Christ Church's Tom Tower
Christ Church's Tom Tower

I'd expected to find a mercantile, grasping cathedral, insisting I pay the entry fee even as a pilgrim turning up half an hour before closing time. But no, the bowler-hatted guide sent me straight through, and the woman on the entrance desk was delighted to stamp my pilgrim passport. It was a first for both of us.

Between that and Evensong, I made my way back to the river and ceremonially discarded my pilgrim staff, commending it to the care of the Thames and wishing it well for its journey back to Abingdon, from whence it came, or beyond. A reunion felt appropriate, as the staff and the Thames had been my near-constant companions for the journey, and almost characters in the story of my day. This had been a good staff, which had served me well – I couldn't say the same of the river.

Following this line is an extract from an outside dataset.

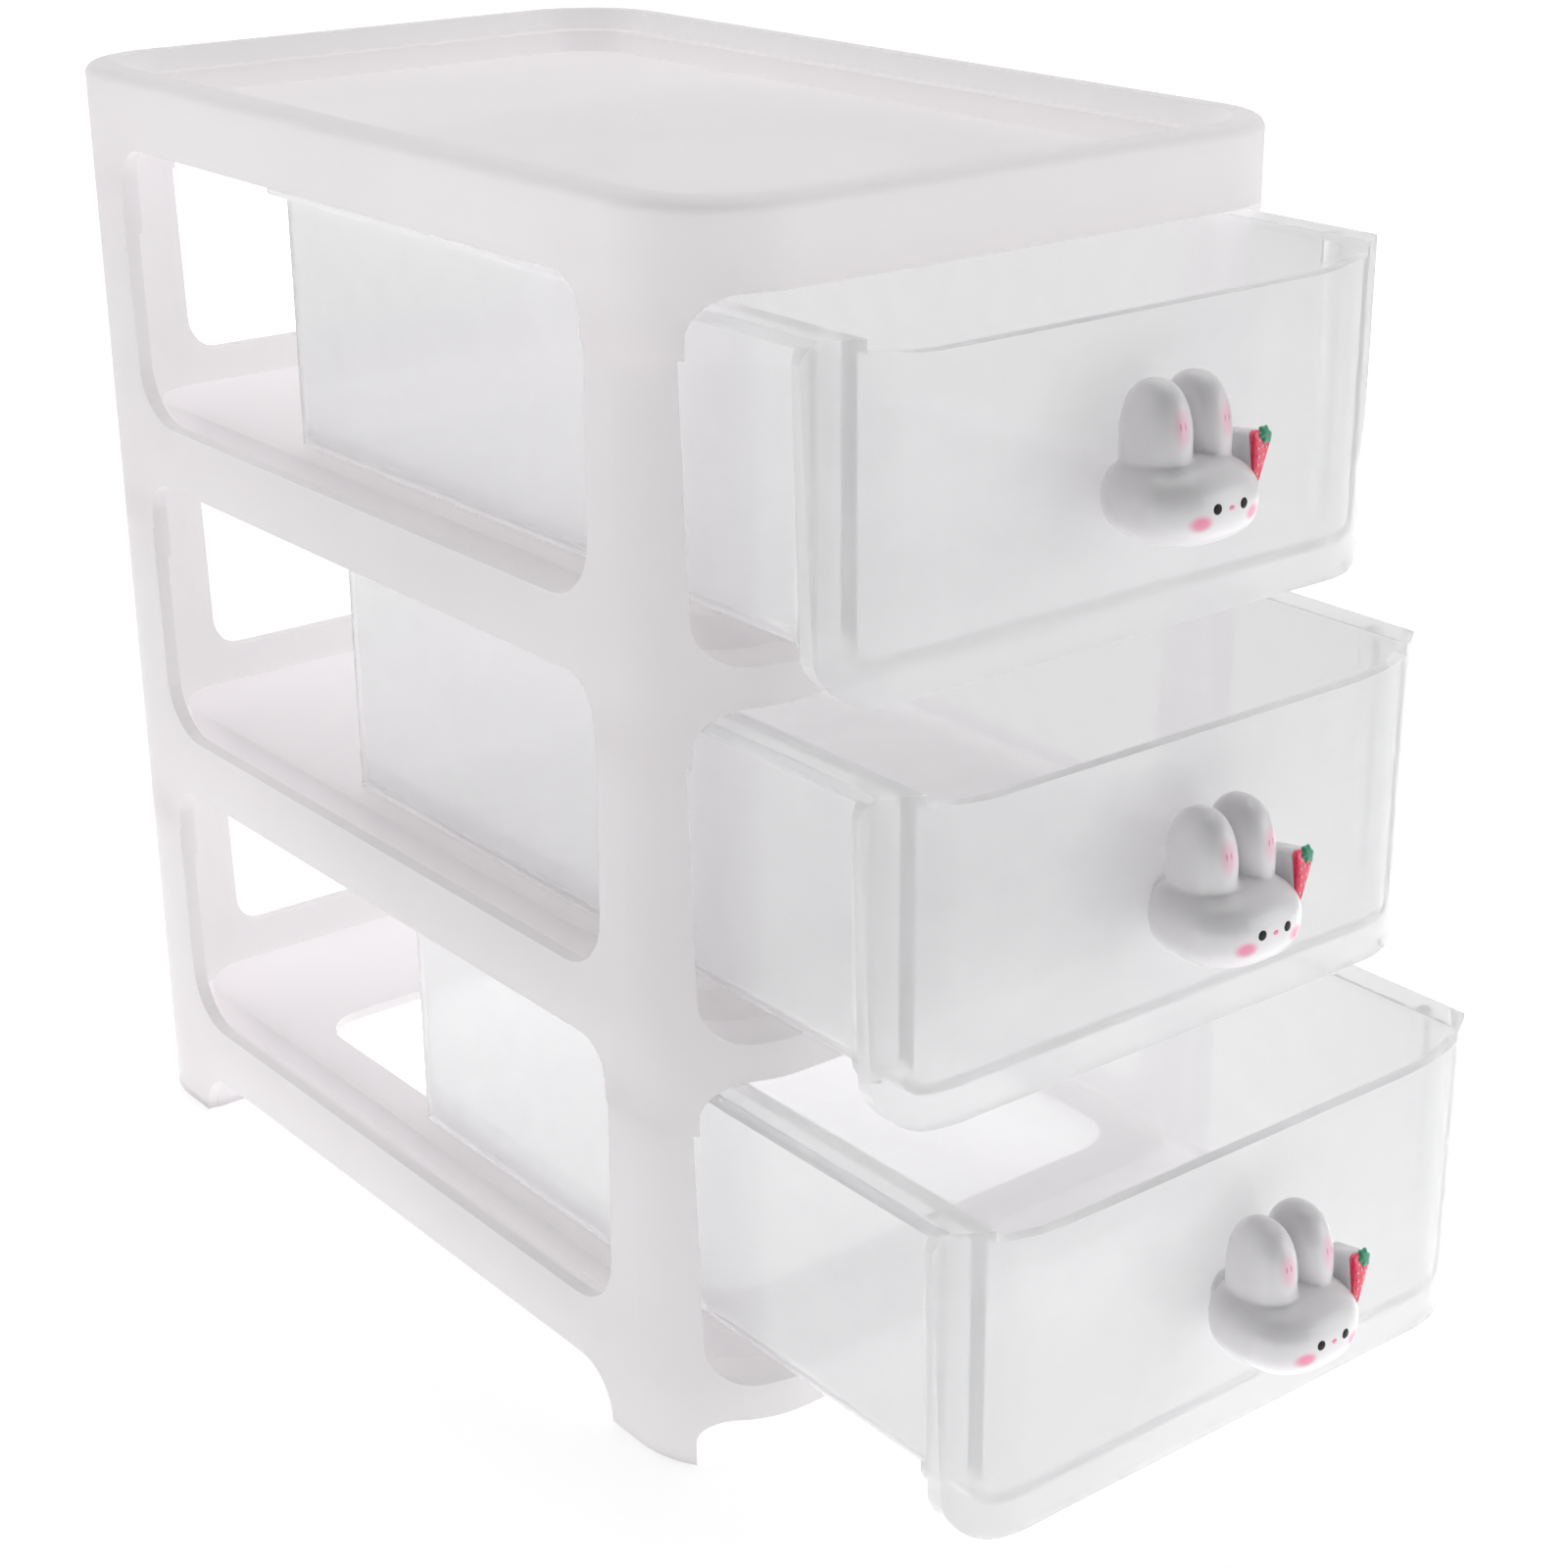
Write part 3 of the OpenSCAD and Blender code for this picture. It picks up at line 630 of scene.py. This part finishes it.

At the gate to Christ Church, Oxford: from John Bunyan's 'A Pilgrim's Progress'
At the gate to Christ Church, Oxford: from John Bunyan's 'A Pilgrim's Progress'

Oh, and finally, here's one highlight, of a sort, for me; a rare moment of genuine connection with nature, harking back to the medieval pilgrim experience.

One of the biggest diversions from the route, before the big one, had me tracking off through actual woodland in order to get around a bubbling bog that had devoured the path. As I went deeper into the woods (singing Sondheim lyrics under my breath), a deer ran out in front of me. An actual, wild deer. I’ve no idea where it disappeared to, because it seemed to run towards a barbed wire fence and I never saw it again. It was a fleeting moment of joy, that came back to me over the following days more than most other experiences of that day.

Still, that’s the wild for you; unpredictable, unknowable and occasionally unforgettable.